↓↓↓

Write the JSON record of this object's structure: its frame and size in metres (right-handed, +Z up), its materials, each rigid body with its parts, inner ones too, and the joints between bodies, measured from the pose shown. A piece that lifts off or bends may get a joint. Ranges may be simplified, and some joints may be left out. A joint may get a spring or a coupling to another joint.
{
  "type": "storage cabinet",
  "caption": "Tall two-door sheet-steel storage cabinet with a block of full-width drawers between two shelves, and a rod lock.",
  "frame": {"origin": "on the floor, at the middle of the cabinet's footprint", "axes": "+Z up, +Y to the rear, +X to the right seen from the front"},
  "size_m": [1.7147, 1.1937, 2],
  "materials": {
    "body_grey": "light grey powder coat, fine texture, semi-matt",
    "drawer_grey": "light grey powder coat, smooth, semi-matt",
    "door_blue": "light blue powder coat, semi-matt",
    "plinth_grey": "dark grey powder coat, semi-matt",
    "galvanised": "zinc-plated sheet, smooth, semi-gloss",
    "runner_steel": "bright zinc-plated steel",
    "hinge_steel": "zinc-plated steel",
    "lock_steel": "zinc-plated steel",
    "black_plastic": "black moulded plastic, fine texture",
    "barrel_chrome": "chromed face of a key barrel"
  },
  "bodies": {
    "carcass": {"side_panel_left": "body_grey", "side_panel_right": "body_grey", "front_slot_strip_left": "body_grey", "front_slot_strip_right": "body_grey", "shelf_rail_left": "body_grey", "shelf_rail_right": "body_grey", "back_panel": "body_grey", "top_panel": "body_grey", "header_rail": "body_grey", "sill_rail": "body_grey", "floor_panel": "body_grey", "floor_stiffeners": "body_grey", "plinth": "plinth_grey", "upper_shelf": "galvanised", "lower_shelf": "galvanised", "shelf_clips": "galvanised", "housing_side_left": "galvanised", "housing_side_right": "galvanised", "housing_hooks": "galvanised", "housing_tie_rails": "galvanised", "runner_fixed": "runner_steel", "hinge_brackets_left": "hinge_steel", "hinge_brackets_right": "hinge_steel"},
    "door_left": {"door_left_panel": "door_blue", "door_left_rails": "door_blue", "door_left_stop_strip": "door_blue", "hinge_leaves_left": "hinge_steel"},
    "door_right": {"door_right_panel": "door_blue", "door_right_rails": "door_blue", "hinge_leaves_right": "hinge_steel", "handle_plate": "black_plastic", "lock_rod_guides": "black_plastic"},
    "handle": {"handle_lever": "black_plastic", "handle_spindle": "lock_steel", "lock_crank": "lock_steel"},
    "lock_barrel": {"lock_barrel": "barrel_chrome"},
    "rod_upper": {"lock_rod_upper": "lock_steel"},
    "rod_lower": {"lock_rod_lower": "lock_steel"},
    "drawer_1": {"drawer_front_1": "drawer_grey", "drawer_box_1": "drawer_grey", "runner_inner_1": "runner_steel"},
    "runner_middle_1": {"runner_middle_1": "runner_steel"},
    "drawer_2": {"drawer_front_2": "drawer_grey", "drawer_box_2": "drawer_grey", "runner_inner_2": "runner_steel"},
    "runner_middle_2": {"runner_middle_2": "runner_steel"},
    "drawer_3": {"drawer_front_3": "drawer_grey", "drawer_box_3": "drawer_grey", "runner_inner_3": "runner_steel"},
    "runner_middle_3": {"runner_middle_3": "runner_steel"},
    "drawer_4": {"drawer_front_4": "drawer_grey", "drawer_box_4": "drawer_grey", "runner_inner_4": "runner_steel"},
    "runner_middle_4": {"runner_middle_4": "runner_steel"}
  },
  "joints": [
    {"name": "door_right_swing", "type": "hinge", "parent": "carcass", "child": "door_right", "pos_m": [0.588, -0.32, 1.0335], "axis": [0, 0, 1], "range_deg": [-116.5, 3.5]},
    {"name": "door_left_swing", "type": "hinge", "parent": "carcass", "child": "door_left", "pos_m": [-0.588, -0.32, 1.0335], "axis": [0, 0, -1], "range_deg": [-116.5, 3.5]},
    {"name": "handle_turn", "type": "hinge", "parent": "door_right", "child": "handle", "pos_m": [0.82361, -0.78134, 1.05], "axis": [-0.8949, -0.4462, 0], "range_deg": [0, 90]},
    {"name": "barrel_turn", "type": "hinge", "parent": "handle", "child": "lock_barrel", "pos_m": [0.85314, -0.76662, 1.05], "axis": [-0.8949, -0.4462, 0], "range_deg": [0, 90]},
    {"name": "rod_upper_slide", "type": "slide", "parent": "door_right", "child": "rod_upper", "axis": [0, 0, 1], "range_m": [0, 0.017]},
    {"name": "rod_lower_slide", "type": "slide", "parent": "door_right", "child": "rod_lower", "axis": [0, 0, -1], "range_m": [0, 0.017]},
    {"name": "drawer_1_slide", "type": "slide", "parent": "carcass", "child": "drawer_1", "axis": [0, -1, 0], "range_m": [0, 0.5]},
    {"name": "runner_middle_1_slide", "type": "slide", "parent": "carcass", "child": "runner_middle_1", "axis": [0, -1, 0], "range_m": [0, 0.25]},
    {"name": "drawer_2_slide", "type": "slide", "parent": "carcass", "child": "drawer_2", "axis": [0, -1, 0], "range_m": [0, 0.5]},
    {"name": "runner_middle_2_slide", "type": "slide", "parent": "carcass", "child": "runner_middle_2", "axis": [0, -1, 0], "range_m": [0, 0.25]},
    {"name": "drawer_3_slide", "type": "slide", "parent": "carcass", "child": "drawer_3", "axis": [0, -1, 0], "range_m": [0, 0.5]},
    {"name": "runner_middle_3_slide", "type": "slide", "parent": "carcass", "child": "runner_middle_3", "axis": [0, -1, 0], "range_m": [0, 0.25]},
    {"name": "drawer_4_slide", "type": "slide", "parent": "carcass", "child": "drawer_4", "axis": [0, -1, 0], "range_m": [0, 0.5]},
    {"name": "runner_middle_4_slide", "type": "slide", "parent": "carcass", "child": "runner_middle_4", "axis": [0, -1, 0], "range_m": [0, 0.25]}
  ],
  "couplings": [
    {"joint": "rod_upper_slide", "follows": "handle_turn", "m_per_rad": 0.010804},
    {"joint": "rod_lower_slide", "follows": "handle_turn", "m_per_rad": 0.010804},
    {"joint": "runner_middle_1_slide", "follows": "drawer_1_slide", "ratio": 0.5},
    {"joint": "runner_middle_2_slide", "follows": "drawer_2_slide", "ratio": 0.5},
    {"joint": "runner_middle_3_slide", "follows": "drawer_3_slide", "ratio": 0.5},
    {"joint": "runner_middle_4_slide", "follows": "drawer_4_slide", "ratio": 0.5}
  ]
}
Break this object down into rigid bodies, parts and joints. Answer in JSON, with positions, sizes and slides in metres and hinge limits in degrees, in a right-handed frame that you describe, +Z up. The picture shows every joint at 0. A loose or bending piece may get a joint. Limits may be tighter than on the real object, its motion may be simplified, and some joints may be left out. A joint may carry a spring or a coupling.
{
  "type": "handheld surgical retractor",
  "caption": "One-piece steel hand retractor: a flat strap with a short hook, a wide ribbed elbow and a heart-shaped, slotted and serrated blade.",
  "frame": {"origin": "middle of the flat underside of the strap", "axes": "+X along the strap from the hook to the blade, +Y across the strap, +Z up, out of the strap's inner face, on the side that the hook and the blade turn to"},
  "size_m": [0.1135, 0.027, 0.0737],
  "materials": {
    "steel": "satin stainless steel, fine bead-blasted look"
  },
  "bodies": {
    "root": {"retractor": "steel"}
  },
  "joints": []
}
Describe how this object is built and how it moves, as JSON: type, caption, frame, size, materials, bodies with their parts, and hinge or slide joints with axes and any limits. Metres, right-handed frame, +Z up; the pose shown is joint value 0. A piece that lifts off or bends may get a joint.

↑↑↑

Aim: Copy every record exactly, with nothing added or dropped.

Correct response:
Write the JSON record of this object's structure: its frame and size in metres (right-handed, +Z up), its materials, each rigid body with its parts, inner ones too, and the joints between bodies, measured from the pose shown. A piece that lifts off or bends may get a joint. Ranges may be simplified, and some joints may be left out. A joint may get a spring or a coupling to another joint.
{
  "type": "storage cabinet",
  "caption": "Tall two-door sheet-steel storage cabinet with a block of full-width drawers between two shelves, and a rod lock.",
  "frame": {"origin": "on the floor, at the middle of the cabinet's footprint", "axes": "+Z up, +Y to the rear, +X to the right seen from the front"},
  "size_m": [1.7147, 1.1937, 2],
  "materials": {
    "body_grey": "light grey powder coat, fine texture, semi-matt",
    "drawer_grey": "light grey powder coat, smooth, semi-matt",
    "door_blue": "light blue powder coat, semi-matt",
    "plinth_grey": "dark grey powder coat, semi-matt",
    "galvanised": "zinc-plated sheet, smooth, semi-gloss",
    "runner_steel": "bright zinc-plated steel",
    "hinge_steel": "zinc-plated steel",
    "lock_steel": "zinc-plated steel",
    "black_plastic": "black moulded plastic, fine texture",
    "barrel_chrome": "chromed face of a key barrel"
  },
  "bodies": {
    "carcass": {"side_panel_left": "body_grey", "side_panel_right": "body_grey", "front_slot_strip_left": "body_grey", "front_slot_strip_right": "body_grey", "shelf_rail_left": "body_grey", "shelf_rail_right": "body_grey", "back_panel": "body_grey", "top_panel": "body_grey", "header_rail": "body_grey", "sill_rail": "body_grey", "floor_panel": "body_grey", "floor_stiffeners": "body_grey", "plinth": "plinth_grey", "upper_shelf": "galvanised", "lower_shelf": "galvanised", "shelf_clips": "galvanised", "housing_side_left": "galvanised", "housing_side_right": "galvanised", "housing_hooks": "galvanised", "housing_tie_rails": "galvanised", "runner_fixed": "runner_steel", "hinge_brackets_left": "hinge_steel", "hinge_brackets_right": "hinge_steel"},
    "door_left": {"door_left_panel": "door_blue", "door_left_rails": "door_blue", "door_left_stop_strip": "door_blue", "hinge_leaves_left": "hinge_steel"},
    "door_right": {"door_right_panel": "door_blue", "door_right_rails": "door_blue", "hinge_leaves_right": "hinge_steel", "handle_plate": "black_plastic", "lock_rod_guides": "black_plastic"},
    "handle": {"handle_lever": "black_plastic", "handle_spindle": "lock_steel", "lock_crank": "lock_steel"},
    "lock_barrel": {"lock_barrel": "barrel_chrome"},
    "rod_upper": {"lock_rod_upper": "lock_steel"},
    "rod_lower": {"lock_rod_lower": "lock_steel"},
    "drawer_1": {"drawer_front_1": "drawer_grey", "drawer_box_1": "drawer_grey", "runner_inner_1": "runner_steel"},
    "runner_middle_1": {"runner_middle_1": "runner_steel"},
    "drawer_2": {"drawer_front_2": "drawer_grey", "drawer_box_2": "drawer_grey", "runner_inner_2": "runner_steel"},
    "runner_middle_2": {"runner_middle_2": "runner_steel"},
    "drawer_3": {"drawer_front_3": "drawer_grey", "drawer_box_3": "drawer_grey", "runner_inner_3": "runner_steel"},
    "runner_middle_3": {"runner_middle_3": "runner_steel"},
    "drawer_4": {"drawer_front_4": "drawer_grey", "drawer_box_4": "drawer_grey", "runner_inner_4": "runner_steel"},
    "runner_middle_4": {"runner_middle_4": "runner_steel"}
  },
  "joints": [
    {"name": "door_right_swing", "type": "hinge", "parent": "carcass", "child": "door_right", "pos_m": [0.588, -0.32, 1.0335], "axis": [0, 0, 1], "range_deg": [-116.5, 3.5]},
    {"name": "door_left_swing", "type": "hinge", "parent": "carcass", "child": "door_left", "pos_m": [-0.588, -0.32, 1.0335], "axis": [0, 0, -1], "range_deg": [-116.5, 3.5]},
    {"name": "handle_turn", "type": "hinge", "parent": "door_right", "child": "handle", "pos_m": [0.82361, -0.78134, 1.05], "axis": [-0.8949, -0.4462, 0], "range_deg": [0, 90]},
    {"name": "barrel_turn", "type": "hinge", "parent": "handle", "child": "lock_barrel", "pos_m": [0.85314, -0.76662, 1.05], "axis": [-0.8949, -0.4462, 0], "range_deg": [0, 90]},
    {"name": "rod_upper_slide", "type": "slide", "parent": "door_right", "child": "rod_upper", "axis": [0, 0, 1], "range_m": [0, 0.017]},
    {"name": "rod_lower_slide", "type": "slide", "parent": "door_right", "child": "rod_lower", "axis": [0, 0, -1], "range_m": [0, 0.017]},
    {"name": "drawer_1_slide", "type": "slide", "parent": "carcass", "child": "drawer_1", "axis": [0, -1, 0], "range_m": [0, 0.5]},
    {"name": "runner_middle_1_slide", "type": "slide", "parent": "carcass", "child": "runner_middle_1", "axis": [0, -1, 0], "range_m": [0, 0.25]},
    {"name": "drawer_2_slide", "type": "slide", "parent": "carcass", "child": "drawer_2", "axis": [0, -1, 0], "range_m": [0, 0.5]},
    {"name": "runner_middle_2_slide", "type": "slide", "parent": "carcass", "child": "runner_middle_2", "axis": [0, -1, 0], "range_m": [0, 0.25]},
    {"name": "drawer_3_slide", "type": "slide", "parent": "carcass", "child": "drawer_3", "axis": [0, -1, 0], "range_m": [0, 0.5]},
    {"name": "runner_middle_3_slide", "type": "slide", "parent": "carcass", "child": "runner_middle_3", "axis": [0, -1, 0], "range_m": [0, 0.25]},
    {"name": "drawer_4_slide", "type": "slide", "parent": "carcass", "child": "drawer_4", "axis": [0, -1, 0], "range_m": [0, 0.5]},
    {"name": "runner_middle_4_slide", "type": "slide", "parent": "carcass", "child": "runner_middle_4", "axis": [0, -1, 0], "range_m": [0, 0.25]}
  ],
  "couplings": [
    {"joint": "rod_upper_slide", "follows": "handle_turn", "m_per_rad": 0.010804},
    {"joint": "rod_lower_slide", "follows": "handle_turn", "m_per_rad": 0.010804},
    {"joint": "runner_middle_1_slide", "follows": "drawer_1_slide", "ratio": 0.5},
    {"joint": "runner_middle_2_slide", "follows": "drawer_2_slide", "ratio": 0.5},
    {"joint": "runner_middle_3_slide", "follows": "drawer_3_slide", "ratio": 0.5},
    {"joint": "runner_middle_4_slide", "follows": "drawer_4_slide", "ratio": 0.5}
  ]
}
Break this object down into rigid bodies, parts and joints. Answer in JSON, with positions, sizes and slides in metres and hinge limits in degrees, in a right-handed frame that you describe, +Z up. The picture shows every joint at 0. A loose or bending piece may get a joint. Limits may be tighter than on the real object, its motion may be simplified, and some joints may be left out. A joint may carry a spring or a coupling.
{
  "type": "handheld surgical retractor",
  "caption": "One-piece steel hand retractor: a flat strap with a short hook, a wide ribbed elbow and a heart-shaped, slotted and serrated blade.",
  "frame": {"origin": "middle of the flat underside of the strap", "axes": "+X along the strap from the hook to the blade, +Y across the strap, +Z up, out of the strap's inner face, on the side that the hook and the blade turn to"},
  "size_m": [0.1135, 0.027, 0.0737],
  "materials": {
    "steel": "satin stainless steel, fine bead-blasted look"
  },
  "bodies": {
    "root": {"retractor": "steel"}
  },
  "joints": []
}
Describe how this object is built and how it moves, as JSON: type, caption, frame, size, materials, bodies with their parts, and hinge or slide joints with axes and any limits. Metres, right-handed frame, +Z up; the pose shown is joint value 0. A piece that lifts off or bends may get a joint.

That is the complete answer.